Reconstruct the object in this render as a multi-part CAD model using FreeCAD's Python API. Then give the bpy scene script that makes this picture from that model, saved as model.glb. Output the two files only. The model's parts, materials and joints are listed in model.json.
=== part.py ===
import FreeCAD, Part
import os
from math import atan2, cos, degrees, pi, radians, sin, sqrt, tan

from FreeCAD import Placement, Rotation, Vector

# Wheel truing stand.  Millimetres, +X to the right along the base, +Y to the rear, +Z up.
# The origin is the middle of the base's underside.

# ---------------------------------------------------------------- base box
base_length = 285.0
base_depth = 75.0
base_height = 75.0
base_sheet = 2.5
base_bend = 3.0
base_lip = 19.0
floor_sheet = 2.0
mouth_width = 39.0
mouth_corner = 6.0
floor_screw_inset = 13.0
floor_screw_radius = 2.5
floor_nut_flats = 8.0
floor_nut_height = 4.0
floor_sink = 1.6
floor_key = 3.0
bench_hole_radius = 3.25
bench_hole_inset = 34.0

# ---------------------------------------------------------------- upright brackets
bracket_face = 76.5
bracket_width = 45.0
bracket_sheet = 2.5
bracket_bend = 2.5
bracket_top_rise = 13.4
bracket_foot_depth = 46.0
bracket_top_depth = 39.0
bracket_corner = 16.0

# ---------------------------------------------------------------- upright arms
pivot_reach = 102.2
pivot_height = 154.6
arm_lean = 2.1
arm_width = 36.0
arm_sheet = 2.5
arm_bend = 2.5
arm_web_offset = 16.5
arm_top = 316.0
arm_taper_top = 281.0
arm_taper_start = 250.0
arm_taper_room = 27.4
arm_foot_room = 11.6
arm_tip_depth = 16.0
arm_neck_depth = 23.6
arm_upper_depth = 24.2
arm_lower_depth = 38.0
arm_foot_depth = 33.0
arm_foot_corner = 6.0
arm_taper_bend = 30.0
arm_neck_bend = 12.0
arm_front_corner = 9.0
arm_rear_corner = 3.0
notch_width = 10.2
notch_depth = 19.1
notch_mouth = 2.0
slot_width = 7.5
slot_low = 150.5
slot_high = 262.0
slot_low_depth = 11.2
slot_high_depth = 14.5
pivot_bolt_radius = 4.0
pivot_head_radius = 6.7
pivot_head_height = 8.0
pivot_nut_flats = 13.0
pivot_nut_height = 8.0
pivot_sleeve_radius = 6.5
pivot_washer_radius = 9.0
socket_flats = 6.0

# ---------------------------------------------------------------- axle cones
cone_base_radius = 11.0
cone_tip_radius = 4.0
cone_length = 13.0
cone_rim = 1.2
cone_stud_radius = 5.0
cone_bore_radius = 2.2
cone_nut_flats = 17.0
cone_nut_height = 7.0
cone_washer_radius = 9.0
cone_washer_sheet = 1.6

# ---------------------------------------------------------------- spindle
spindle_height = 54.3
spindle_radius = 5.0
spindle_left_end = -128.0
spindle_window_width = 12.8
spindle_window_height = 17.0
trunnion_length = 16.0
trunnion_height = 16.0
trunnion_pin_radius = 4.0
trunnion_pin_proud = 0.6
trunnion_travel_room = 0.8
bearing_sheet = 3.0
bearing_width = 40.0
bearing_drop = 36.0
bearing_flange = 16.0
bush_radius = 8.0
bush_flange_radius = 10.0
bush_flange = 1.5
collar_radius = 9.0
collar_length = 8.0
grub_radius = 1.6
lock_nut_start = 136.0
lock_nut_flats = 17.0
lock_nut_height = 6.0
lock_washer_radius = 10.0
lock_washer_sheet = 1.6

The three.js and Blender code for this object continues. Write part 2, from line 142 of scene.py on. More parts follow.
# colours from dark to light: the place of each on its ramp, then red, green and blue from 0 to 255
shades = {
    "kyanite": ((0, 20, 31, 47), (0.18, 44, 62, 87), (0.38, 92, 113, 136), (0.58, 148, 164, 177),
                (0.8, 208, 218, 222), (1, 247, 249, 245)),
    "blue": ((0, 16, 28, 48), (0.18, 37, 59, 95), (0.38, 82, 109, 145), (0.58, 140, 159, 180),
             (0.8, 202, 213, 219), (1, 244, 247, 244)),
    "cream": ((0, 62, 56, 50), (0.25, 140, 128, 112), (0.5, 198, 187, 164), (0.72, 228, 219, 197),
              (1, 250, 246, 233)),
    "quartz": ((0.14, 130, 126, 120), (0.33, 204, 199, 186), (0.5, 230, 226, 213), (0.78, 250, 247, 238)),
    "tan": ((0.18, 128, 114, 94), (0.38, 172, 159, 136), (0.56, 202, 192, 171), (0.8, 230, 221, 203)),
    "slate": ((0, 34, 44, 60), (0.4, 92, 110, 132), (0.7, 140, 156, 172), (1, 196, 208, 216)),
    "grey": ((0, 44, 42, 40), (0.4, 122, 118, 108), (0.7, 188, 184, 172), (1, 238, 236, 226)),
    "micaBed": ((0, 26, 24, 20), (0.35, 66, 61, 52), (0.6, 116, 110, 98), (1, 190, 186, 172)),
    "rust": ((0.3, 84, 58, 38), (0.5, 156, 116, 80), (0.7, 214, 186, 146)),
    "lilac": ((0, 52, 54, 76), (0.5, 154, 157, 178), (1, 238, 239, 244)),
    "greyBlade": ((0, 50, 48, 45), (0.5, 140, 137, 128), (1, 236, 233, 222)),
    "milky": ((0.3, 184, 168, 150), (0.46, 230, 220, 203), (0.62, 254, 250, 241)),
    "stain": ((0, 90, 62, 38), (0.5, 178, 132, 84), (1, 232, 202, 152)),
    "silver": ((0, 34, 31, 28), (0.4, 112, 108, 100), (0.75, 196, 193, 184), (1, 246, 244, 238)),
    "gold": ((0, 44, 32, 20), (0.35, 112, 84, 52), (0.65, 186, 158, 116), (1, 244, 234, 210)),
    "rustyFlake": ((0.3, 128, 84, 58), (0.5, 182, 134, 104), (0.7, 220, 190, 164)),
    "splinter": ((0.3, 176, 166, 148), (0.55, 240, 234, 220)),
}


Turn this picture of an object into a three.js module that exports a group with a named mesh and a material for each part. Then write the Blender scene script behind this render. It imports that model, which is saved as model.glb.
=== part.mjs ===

## Exercise details:
Above are some records. Print them all exactly.

## Task solution:
Reconstruct the object in this render as a multi-part CAD model using FreeCAD's Python API. Then give the bpy scene script that makes this picture from that model, saved as model.glb. Output the two files only. The model's parts, materials and joints are listed in model.json.
=== part.py ===
import FreeCAD, Part
import os
from math import atan2, cos, degrees, pi, radians, sin, sqrt, tan

from FreeCAD import Placement, Rotation, Vector

# Wheel truing stand.  Millimetres, +X to the right along the base, +Y to the rear, +Z up.
# The origin is the middle of the base's underside.

# ---------------------------------------------------------------- base box
base_length = 285.0
base_depth = 75.0
base_height = 75.0
base_sheet = 2.5
base_bend = 3.0
base_lip = 19.0
floor_sheet = 2.0
mouth_width = 39.0
mouth_corner = 6.0
floor_screw_inset = 13.0
floor_screw_radius = 2.5
floor_nut_flats = 8.0
floor_nut_height = 4.0
floor_sink = 1.6
floor_key = 3.0
bench_hole_radius = 3.25
bench_hole_inset = 34.0

# ---------------------------------------------------------------- upright brackets
bracket_face = 76.5
bracket_width = 45.0
bracket_sheet = 2.5
bracket_bend = 2.5
bracket_top_rise = 13.4
bracket_foot_depth = 46.0
bracket_top_depth = 39.0
bracket_corner = 16.0

# ---------------------------------------------------------------- upright arms
pivot_reach = 102.2
pivot_height = 154.6
arm_lean = 2.1
arm_width = 36.0
arm_sheet = 2.5
arm_bend = 2.5
arm_web_offset = 16.5
arm_top = 316.0
arm_taper_top = 281.0
arm_taper_start = 250.0
arm_taper_room = 27.4
arm_foot_room = 11.6
arm_tip_depth = 16.0
arm_neck_depth = 23.6
arm_upper_depth = 24.2
arm_lower_depth = 38.0
arm_foot_depth = 33.0
arm_foot_corner = 6.0
arm_taper_bend = 30.0
arm_neck_bend = 12.0
arm_front_corner = 9.0
arm_rear_corner = 3.0
notch_width = 10.2
notch_depth = 19.1
notch_mouth = 2.0
slot_width = 7.5
slot_low = 150.5
slot_high = 262.0
slot_low_depth = 11.2
slot_high_depth = 14.5
pivot_bolt_radius = 4.0
pivot_head_radius = 6.7
pivot_head_height = 8.0
pivot_nut_flats = 13.0
pivot_nut_height = 8.0
pivot_sleeve_radius = 6.5
pivot_washer_radius = 9.0
socket_flats = 6.0

# ---------------------------------------------------------------- axle cones
cone_base_radius = 11.0
cone_tip_radius = 4.0
cone_length = 13.0
cone_rim = 1.2
cone_stud_radius = 5.0
cone_bore_radius = 2.2
cone_nut_flats = 17.0
cone_nut_height = 7.0
cone_washer_radius = 9.0
cone_washer_sheet = 1.6

# ---------------------------------------------------------------- spindle
spindle_height = 54.3
spindle_radius = 5.0
spindle_left_end = -128.0
spindle_window_width = 12.8
spindle_window_height = 17.0
trunnion_length = 16.0
trunnion_height = 16.0
trunnion_pin_radius = 4.0
trunnion_pin_proud = 0.6
trunnion_travel_room = 0.8
bearing_sheet = 3.0
bearing_width = 40.0
bearing_drop = 36.0
bearing_flange = 16.0
bush_radius = 8.0
bush_flange_radius = 10.0
bush_flange = 1.5
collar_radius = 9.0
collar_length = 8.0
grub_radius = 1.6
lock_nut_start = 136.0
lock_nut_flats = 17.0
lock_nut_height = 6.0
lock_washer_radius = 10.0
lock_washer_sheet = 1.6

The three.js and Blender code for this object continues. Write part 2, from line 142 of scene.py on. More parts follow.
# colours from dark to light: the place of each on its ramp, then red, green and blue from 0 to 255
shades = {
    "kyanite": ((0, 20, 31, 47), (0.18, 44, 62, 87), (0.38, 92, 113, 136), (0.58, 148, 164, 177),
                (0.8, 208, 218, 222), (1, 247, 249, 245)),
    "blue": ((0, 16, 28, 48), (0.18, 37, 59, 95), (0.38, 82, 109, 145), (0.58, 140, 159, 180),
             (0.8, 202, 213, 219), (1, 244, 247, 244)),
    "cream": ((0, 62, 56, 50), (0.25, 140, 128, 112), (0.5, 198, 187, 164), (0.72, 228, 219, 197),
              (1, 250, 246, 233)),
    "quartz": ((0.14, 130, 126, 120), (0.33, 204, 199, 186), (0.5, 230, 226, 213), (0.78, 250, 247, 238)),
    "tan": ((0.18, 128, 114, 94), (0.38, 172, 159, 136), (0.56, 202, 192, 171), (0.8, 230, 221, 203)),
    "slate": ((0, 34, 44, 60), (0.4, 92, 110, 132), (0.7, 140, 156, 172), (1, 196, 208, 216)),
    "grey": ((0, 44, 42, 40), (0.4, 122, 118, 108), (0.7, 188, 184, 172), (1, 238, 236, 226)),
    "micaBed": ((0, 26, 24, 20), (0.35, 66, 61, 52), (0.6, 116, 110, 98), (1, 190, 186, 172)),
    "rust": ((0.3, 84, 58, 38), (0.5, 156, 116, 80), (0.7, 214, 186, 146)),
    "lilac": ((0, 52, 54, 76), (0.5, 154, 157, 178), (1, 238, 239, 244)),
    "greyBlade": ((0, 50, 48, 45), (0.5, 140, 137, 128), (1, 236, 233, 222)),
    "milky": ((0.3, 184, 168, 150), (0.46, 230, 220, 203), (0.62, 254, 250, 241)),
    "stain": ((0, 90, 62, 38), (0.5, 178, 132, 84), (1, 232, 202, 152)),
    "silver": ((0, 34, 31, 28), (0.4, 112, 108, 100), (0.75, 196, 193, 184), (1, 246, 244, 238)),
    "gold": ((0, 44, 32, 20), (0.35, 112, 84, 52), (0.65, 186, 158, 116), (1, 244, 234, 210)),
    "rustyFlake": ((0.3, 128, 84, 58), (0.5, 182, 134, 104), (0.7, 220, 190, 164)),
    "splinter": ((0.3, 176, 166, 148), (0.55, 240, 234, 220)),
}


Turn this picture of an object into a three.js module that exports a group with a named mesh and a material for each part. Then write the Blender scene script behind this render. It imports that model, which is saved as model.glb.
=== part.mjs ===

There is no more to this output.